Enquanto o roteiro primoroso do sempre genial David Lynch consegue angustiar e prender o público na tela com vários simbolismos e metáforas, e a direção do mesmo também é uma maravilha para diferentes enquadramentos e ângulos até então não vistos pelo público; a outra metade de Veludo Azul fica por conta das interpretações. A sonhadora Isabella Rossellini rouba as cenas. Sua expressão cansada e sua perturbação aparente encantam qualquer um. Ao mesmo tempo, há o vilão encarnado pelo magnífico Dennis Hooper.
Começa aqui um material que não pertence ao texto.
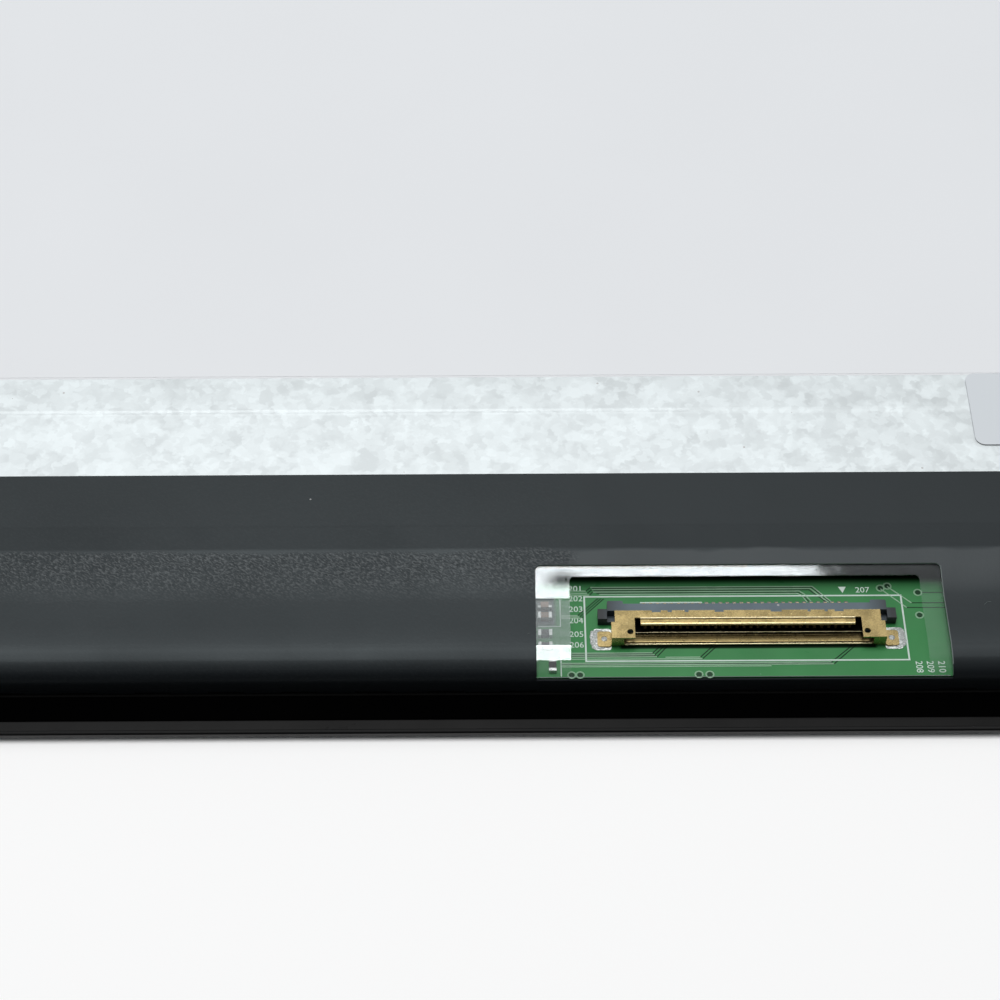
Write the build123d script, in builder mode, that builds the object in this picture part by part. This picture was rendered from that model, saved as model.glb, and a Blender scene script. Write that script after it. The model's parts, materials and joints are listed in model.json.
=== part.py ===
from build123d import *
import os

os.makedirs("parts", exist_ok=True)

# A 14.0 inch laptop touchscreen assembly, lying face down on its cover glass.
# Z points out of the rear, Y from the connector edge towards the camera edge.
# Names ending in _low and _high are distances from the bottom edge of the glass.
# Names starting with z_ are heights over the face that it lies on.

# Cover glass, set out round the active area
glass_margin = 8.9
glass_margin_high = 8.45
glass_t = 0.7
glass_corner_r = 5.0
glass_chamfer = 0.1

# Active area
active_w = 309.4
active_h = 173.95
active_low = 19.6

# Layers from the glass up, each lying on the one before it
print_t = 0.02
touch_t = 0.1
bond_t = 0.13
polarizer_t = 0.12
filter_t = 0.3
array_t = 0.3
tape_t = 0.05
shelf_t = 0.25
sheet_t = 0.12
guide_t = 0.75
reflector_t = 0.22
plate_t = 0.3
film_t = 0.1
back_sheet_t = 0.06
label_t = 0.1

# Margins of the layers round the active area
cell_margin = 2.0
cell_margin_low = 1.6
ledge = 3.4
polarizer_margin = 0.5
touch_margin = 2.8
shelf_margin = 0.7
sheet_margin = 3.2
print_margin = 0.3
print_inset = 0.3
border_tape_in = 1.1
border_tape_w = 2.0
border_tape_t = 0.1

# Rear plate and mould frame
plate_margin = 5.6
plate_margin_high = 4.6
plate_low = 16.1
plate_bend_r = 0.5
plate_relief = 1.6
flange_h = 2.3
bead_w = 0.4
bead_floor_w = 0.08
bead_depth = 0.035
bead_low = 27.43
bead_end = 10.3
bead_stop = 3.0
frame_clear = 0.05
frame_wall = 1.4
frame_low = 14.0
frame_bar = 1.5
frame_bar_rise = 0.2
gasket_w = 1.2
lug_w = 4.0
lug_h = 0.8
lug_z = 1.75
lug_clear = 0.1
lug_flush = 0.05
lug_count_x = 6
lug_count_y = 4
lug_pitch = 42.0

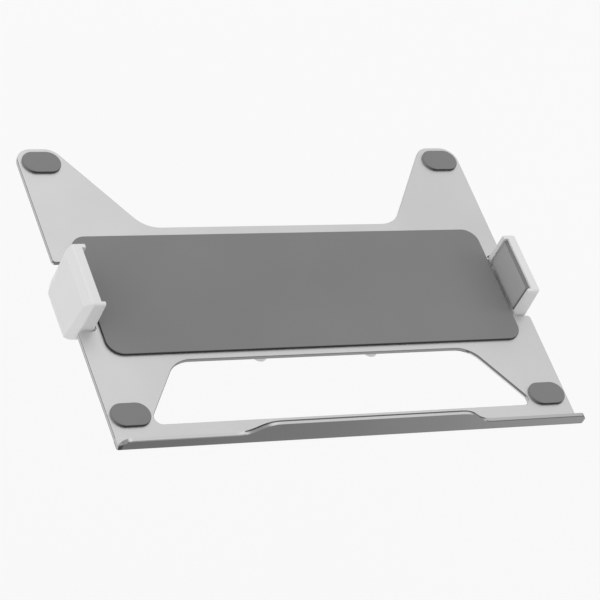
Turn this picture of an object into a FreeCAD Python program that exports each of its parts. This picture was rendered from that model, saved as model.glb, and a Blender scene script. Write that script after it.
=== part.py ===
import FreeCAD, Part
import math
import os

os.makedirs("parts", exist_ok=True)

V = FreeCAD.Vector
UP = V(0, 0, 1)

# Frame: X runs across the tray, -Y points to the lip, +Z is up.
# The origin is the middle of the four standoffs' lower ends, where the mount is bolted on.

# How far cutting tools reach past what they cut
overshoot = 1.0
tool_reach = 400.0

# Four standoffs, on the square pattern that monitor arms use
pattern_pitch = 75.0
standoff_radius = 5.3
standoff_shank_radius = 3.5
standoff_height = 8.2
standoff_chamfer = 0.4
thread_radius = 2.0
thread_depth = 9.0

# Folded tray plate
plate_thickness = 2.8
plate_bottom = standoff_height
plate_top = plate_bottom + plate_thickness
half_width = 153.4
band_back = 51.9
band_front = -46.8
arm_tip = 114.2
tip_outer_radius = 10.5
tip_inner_radius = 11.0
arm_root_radius = 18.5
arm_width = 67.5
arm_root_x = half_width - arm_width
diagonal_slope = 0.68
opening_front = -91.2
opening_margin = 54.2
opening_back_half = half_width - opening_margin
opening_back_radius = 18.5
opening_front_radius = 4.75
plate_edge_round = 0.5

# Folded front lip: low along its length, with a raised part in the middle
lip_face = -107.0
lip_low_height = 6.7
lip_high_height = 16.0
lip_low_top = plate_top + lip_low_height
lip_high_top = plate_top + lip_high_height
fold_inner_radius = 0.8
fold_strip = 7.5
lip_rise_left = -69.7
lip_rise_right = 76.2
lip_rise_length = 25.0
lip_left_end_radius = 6.6
lip_right_end_radius = 3.2
lip_right_foot_radius = 3.0
lip_right_overhang = 1.9
lip_left_corner_radius = 2.5

# Notches in the plate's sides, where the grips stand
notch_depth = 12.2
notch_x = half_width - notch_depth
notch_right_shortfall = 0.6
notch_front = -23.8
notch_back_right = 24.3
notch_back_left = 27.0
notch_root_radius = 2.5
notch_mouth_radius = 2.0

# Soft mat and corner pads, glued on the plate
pad_thickness = 1.5
mat_end_margin = 1.5
mat_half_length = notch_x - mat_end_margin
mat_shift = 0.7
mat_front = -42.2
mat_back = 45.0
mat_corner_radius = 10.0
mat_edge_round = 0.5
corner_pad_length = 24.6
corner_pad_width = 15.9
corner_pad_back_inset = 14.7
corner_pad_back_x = half_width - corner_pad_back_inset
corner_pad_back_y = 102.9
corner_pad_front_inset = 14.1
corner_pad_front_x = half_width - corner_pad_front_inset
corner_pad_front_y = -84.1

# Slide channel, a pressed hat section under the band
running_gap = 0.05
channel_end_inset = 2.2
channel_half_length = notch_x - channel_end_inset
channel_bottom = 2.2
channel_wall = 1.5
channel_flange_gap = 1.5
channel_flange_y = pattern_pitch / 2.0 - standoff_radius - channel_flange_gap
channel_floor_top = channel_bottom + channel_wall
channel_press_radius = 1.2
channel_screw_inset = 17.0
channel_screw_x = channel_half_length - channel_screw_inset
channel_screw_edge = 5.0
channel_screw_y = channel_flange_y - channel_screw_edge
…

Impossível não olhá-lo e ter medo, mesmo ele com um sorriso no rosto tendo um ataque asmático. Laura Dern é uma maravilha nas partes em que aparece. Devo dizer que Kyle MacLachlan foi o que menos me agradou no filme inteiro, mas conseguiu carregá-lo como protagonista. Ao mesmo tempo que as interpretações surreais preenchem a tela, a fotografia de Frederick Elmes a contorna com tons de azul escuro em grande parte das cenas. E, não menos importante, temos a trilha sonora de Angelo Badalamenti, transparecendo toda a tristeza da atmosfera do filme. Como resultado final, Veludo Azul se torna um filme noir surrealista e intrigante.
Em certo momento do filme, o personagem de Dennis Hooper canta, parodiando Roy Orbison, nos sonhos, eu caminho contigo; nos sonhos, eu falo contigo; nos sonhos, você é meu; todos os tempos, para sempre. E há alguma outra explicação? Lynch cria uma sátira do padrão de vida americano e o transforma num pesadelo leve de tristeza que, mais tarde, definiria seu estilo onírico em filmes como Cidade dos Sonhos ou Império dos Sonhos. Apenas nos sonhos existe a tão sonhada perfeição. Agora, enquanto não vamos dormir, temos de aguentar o viver, um viver universal representado nessa obra desse grande diretor, um viver que apenas aguarda a ilusão de passarinhos vindo comer todos os insetos escondidos na grama.